GRAMMY® Award winning soprano Laura Claycomb has firmly established herself as one of the finest operatic coloratura sopranos of her generation, best known for her ethereal high notes, impeccable musicianship, and dramatic stage presence. Ms. Claycomb has appeared repeatedly with the Paris Opera, San Francisco Opera, Houston Grand Opera, Los Angeles Opera, Grand Théâtre de Genève, Théâtre de la Monnaie, the London Symphony Orchestra, the San Francisco Symphony, the Los Angeles Philharmonic, Le Concert d’Astrée, and the Cleveland Orchestra. Further highlights of her varied career range from engagements at the Salzburg Festival and the Lucerne Festival, to the BBC Proms and the title role of Linda di Chamounix at Teatro alla Scala in Milan.

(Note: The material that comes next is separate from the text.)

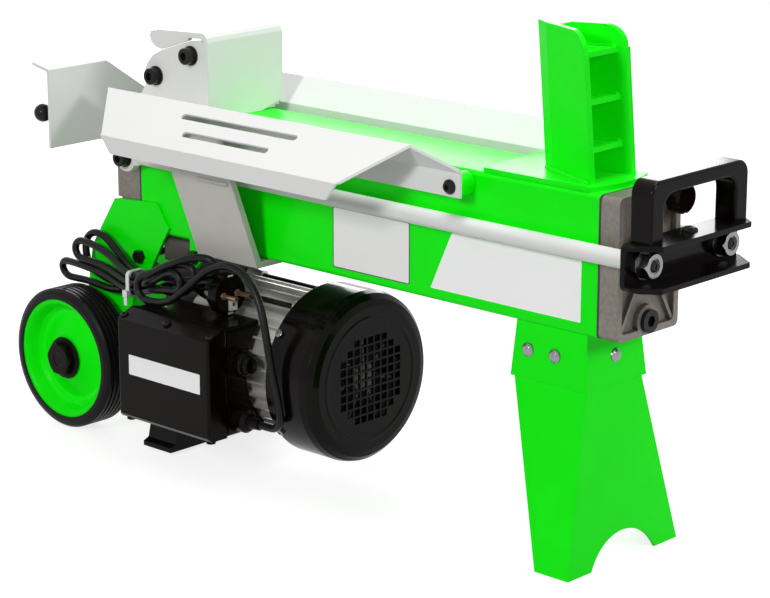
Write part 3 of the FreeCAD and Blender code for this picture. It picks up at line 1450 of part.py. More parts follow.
def through_bolt_y(x, z, half_span, radius):
    """Hexagon bolt across the machine with its nut on the far side."""
    shank = rod_y(radius, -half_span, half_span + 9.0, x, z)
    head = hexagon_y(13.0, -half_span - 5.5, -half_span, x, z)
    nut = hexagon_y(13.0, half_span, half_span + 6.5, x, z)
    return fused([shank, head, nut])


frame_bolts = both_sides([table_bolt()]) + [pivot_bolt()]
frame_bolts.append(through_bolt_y(bracket_bolt_x, bracket_bolt_z, half_beam + bracket_sheet, 4.0))
frame_bolts.append(through_bolt_y(lug_bolt_x, lug_bolt_z, half_beam + lug_sheet, 4.0))
save("frame_bolts", frame_bolts)


def bleed_knob():
    """Vent screw with a scalloped knob, in the upper far corner of the front cap."""
    y, z = bleed_y, bleed_z
    shank = rod_x(bleed_shank, cap_face - bleed_depth, cap_face + 4.0, y, z)
    knob = turned([(3.0, 0), (3.0, 13.0), (5.0, 15.0), (16.0, 15.0), (18.0, 12.5), (18.0, 0)],
                  cap_face, y, z, "x")
    for k in range(6):
        a = math.radians(60 * k + 30)
        groove = rod_x(4.0, cap_face + 3.0, cap_face + 18.0, y + 17.0 * math.cos(a), z + 17.0 * math.sin(a))
        knob = knob.cut(groove)
    return fused([shank, knob])


save("bleed_knob", bleed_knob())

# ---------------------------------------------------------------- mains cord, its hank, tie and plug
plug_cord_route = [
    (-184.0, -61.0, 183.0), (-196.0, -61.0, 183.0), (-209.0, -63.0, 181.5), (-221.0, -67.0, 179.5),
    (-234.0, -74.0, 176.5)]
cord_route = [
    (box_x1 + gland_length, gland_y, gland_z), (-38.5, gland_y, gland_z), (-27.5, -92.5, 80.0),
    (-25.5, -96.5, 105.0), (-30.0, -97.0, 134.0), (-36.5, -95.0, 162.0), (-45.5, -92.0, 190.0),
    (-61.5, -89.5, 212.0), (-85.0, -87.5, 222.5), (-109.0, -86.0, 221.0), (-129.0, -85.0, 211.5),
    (-144.0, -84.5, 199.0)]
tie_x = -252.0
tie_width = 4.8
tie_sheet = 1.4
hank_sections = [
    (-375.0, -64.0, 160.0, 6.0, 7.0), (-358.0, -64.0, 171.0, 9.5, 16.0), (-330.0, -64.0, 183.4, 9.5, 30.6),
    (-310.0, -65.0, 182.0, 9.5, 34.0), (-282.0, -69.0, 175.0, 10.5, 19.0),
    (tie_x - 7.0, -74.0, 175.0, 10.5, 12.5), (tie_x + 7.0, -75.0, 175.0, 10.5, 12.5),
    (-230.0, -80.0, 177.0, 10.5, 13.5), (-190.0, -85.0, 187.0, 10.0, 22.5), (-158.0, -85.5, 198.5, 9.5, 20.0),
    (-138.0, -85.5, 204.0, 6.0, 9.0)]
plug_face = V(-122.0, -61.0, motor_axis_z + 74.0)
plug_face_radius = 21.5
plug_length = 62.0
plug_pin_radius = 2.4
plug_pin_length = 19.0
plug_pin_spacing = 19.0


def cord_tube(route):
    """Round tube along straight runs joined by tangent arcs."""
    points = [V(*p) for p in route]
    edges = []
    start = points[0]
    length = 0.0
    radii = []
    for before, here, after in zip(points, points[1:], points[2:]):
        into = (here - before).normalize()
        out = (after - here).normalize()
        turn = math.acos(max(-1.0, min(1.0, into.dot(out))))
        reach = 0.45 * min((here - before).Length, (after - here).Length)
        radius = reach / math.tan(turn / 2)
        a, b = here - into * reach, here + out * reach
        centre_way = (out - into).normalize()
        middle = here + centre_way * (radius / math.cos(turn / 2) - radius)
        edges.append(Part.LineSegment(start, a).toShape())
        edges.append(Part.Arc(a, middle, b).toShape())
        length += (a - start).Length + radius * turn
        radii.append(round(radius, 1))
        start = b
    edges.append(Part.LineSegment(start, points[-1]).toShape())
    length += (points[-1] - start).Length
    section = Part.Wire(Part.Circle(points[0], points[1] - points[0], cord_radius).toShape())
    tube = Part.Wire(edges).makePipeShell([section], True, False)
    print("cord radii", radii, "length", round(length, 1), "volume share",
          round(tube.Volume / (math.pi * cord_radius ** 2 * length), 4))
    return tube


def octagon_section(x, y, z, half_y, half_z):
    c = 0.45 * min(half_y, half_z)
    corners = [(half_y - c, half_z), (half_y, half_z - c), (half_y, c - half_z), (half_y - c, -half_z),
               (c - half_y, -half_z), (-half_y, c - half_z), (-half_y, half_z - c), (c - half_y, half_z)]
    points = [V(x, y + a, z + b) for a, b in corners]
    return Part.makePolygon(points + [points[0]])


def cord_hank():
    """Outer shape of the bundled loops: two flat lobes gathered at the tie."""
    return Part.makeLoft([octagon_section(*s) for s in hank_sections], True, True)


def cord_tie(hank):
    """Nylon tie round the bundle, with its head and its tail."""
    x0, x1 = tie_x - tie_width / 2, tie_x + tie_width / 2
    y, z = -74.5, 175.0
    half_y, half_z = 10.5 + tie_sheet, 12.5 + tie_sheet
    band = box(x0, x1, y - half_y, y + half_y, z - half_z, z + half_z)
    band = rounded(band, 5.0, X)
    head = box(x0 - 1.0, x1 + 1.0, y - half_y - 4.0, y - half_y + 2.0, z - half_z + 1.0, z - half_z + 8.0)
    tail = cross_plate([(y - half_y - 3.0, z - half_z + 1.5), (y - half_y - 3.0, z - half_z - 8.0),
                        (y - half_y - 1.5, z - half_z - 8.0), (y - half_y - 1.5, z - half_z + 1.5)], x0, x1)
    return fused([band, head, tail]).cut(hank)


def plug():
    """Round two-pin plug along X: earth strips above and below, tapered body and strain relief."""
    r, length = plug_face_radius, plug_length
    at = (plug_face.x, plug_face.y, plug_face.z)
    body = turned([(0, 0), (0, r - 1.0), (-1.0, r), (-11.0, r), (-26.0, 12.5), (-38.0, 10.0), (-40.0, 7.5),
                   (-length, cord_radius + 1.2), (-length, 0)], at[0], at[1], at[2], "x")
    strips = []
    for s in (-1, 1):
        z0, z1 = sorted((at[2] + s * (r - 3.0), at[2] + s * (r - 0.8)))
        strips.append(box(at[0] - 9.0, at[0], at[1] - 3.5, at[1] + 3.5, z0, z1))
    body = body.cut(fused(strips))
    pins = []
    for s in (-1, 1):
        profile = [(-4.0, 0), (-4.0, plug_pin_radius), (plug_pin_length - 1.5, plug_pin_radius),
                   (plug_pin_length, 1.2), (plug_pin_length, 0)]
        pins.append(turned(profile, at[0], at[1] + s * plug_pin_spacing / 2, at[2], "x"))
    return [body.cut(fused(pins))] + strips + pins


plug_pieces = plug()
hank = cord_hank().cut(fused(plug_pieces))
save("mains_cord", [cord_tube(cord_route).cut(hank), cord_tube(plug_cord_route).cut(hank)])
save("cord_hank", hank)
save("cord_tie", cord_tie(hank))
save("mains_plug", plug_pieces)
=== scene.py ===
# %% [markdown]
# # Log splitter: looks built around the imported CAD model
# The steel, castings, wheels and motor come from the CAD frame, so this file
# gives them finishes and adds what sheet metal drawings leave out: the flexible
# mains lead, labels, weld beads and small fittings. Places are in the frame of
# the CAD model: +X runs along the beam to the handle, +Z is up. Blender works in
# metres, while sizes here are written in millimetres and multiplied by MM.

import json
import math

import bpy
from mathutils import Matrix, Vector


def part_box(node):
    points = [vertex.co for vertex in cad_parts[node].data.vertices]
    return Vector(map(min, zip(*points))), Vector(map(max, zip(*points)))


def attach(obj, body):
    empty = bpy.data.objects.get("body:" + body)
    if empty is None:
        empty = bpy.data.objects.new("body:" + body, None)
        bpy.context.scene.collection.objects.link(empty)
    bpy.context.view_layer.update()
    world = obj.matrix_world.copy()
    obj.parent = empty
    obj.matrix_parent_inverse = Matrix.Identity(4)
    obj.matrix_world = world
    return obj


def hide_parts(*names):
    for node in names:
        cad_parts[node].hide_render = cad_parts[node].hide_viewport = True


MM = 0.001
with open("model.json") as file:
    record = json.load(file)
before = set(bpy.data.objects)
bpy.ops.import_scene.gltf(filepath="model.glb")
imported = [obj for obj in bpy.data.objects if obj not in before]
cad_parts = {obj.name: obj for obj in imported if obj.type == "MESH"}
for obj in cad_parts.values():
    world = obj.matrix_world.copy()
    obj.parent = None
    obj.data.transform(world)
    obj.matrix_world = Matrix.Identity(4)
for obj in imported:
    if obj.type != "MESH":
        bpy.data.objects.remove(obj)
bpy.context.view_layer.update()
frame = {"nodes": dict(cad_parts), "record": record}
nodes = frame["nodes"]

# %% [markdown]
# ## Camera
# The machine is looked at from its control box side, a little above the beam and
# from in front of the handle. A long lens keeps the far end from shrinking. The
# camera is aimed along the line from its place to a target, because a direction
# turned into a quaternion needs no angles worked out by hand.

# %% Camera
camera_place = Vector((1.74124, -1.82079, 0.87261))
camera_target = Vector((0.03658, 0.0, 0.19570))
camera_data = bpy.data.cameras.new("camera")
camera_data.lens = 121.56
camera_data.sensor_width = 36.0
camera = bpy.data.objects.new("camera", camera_data)
camera.location = camera_place
camera.rotation_mode = "QUATERNION"
camera.rotation_quaternion = (camera_target - camera_place).to_track_quat("-Z", "Y")
bpy.context.scene.collection.objects.link(camera)
bpy.context.scene.camera = camera
print("camera distance:", round((camera_target - camera_place).length, 3))

# %% [markdown]
# ## The mains lead
# The lead is one length of rubber cable. It leaves the gland low on the control
# box, climbs beside the motor, makes three long turns that a cable tie gathers,
# and ends in its plug. A cable has one smooth centre line, so it is one NURBS
# spline: the points pull the line without sitting on it. Six strands pass the
# tie, a little over a diameter apart, and each fold at a turn's end is hard,
# with a radius of about one diameter.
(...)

Recent engagements include Bernstein’s Kaddish with the London Symphony Orchestra and Marin Alsop, a program of Bach & Pergolesi with Emmannuelle Haïm and the Los Angeles Symphony, Mahler’s Fourth Symphony with the Fort Worth Symphony, Donna Anna in Don Giovanni with The Dallas Opera, joining the Israel Camarata Jerusalem for their Mainly Mozart concert, the Houston Symphony for Carmina burana, and giving a series of recitals and master classes. [read more...]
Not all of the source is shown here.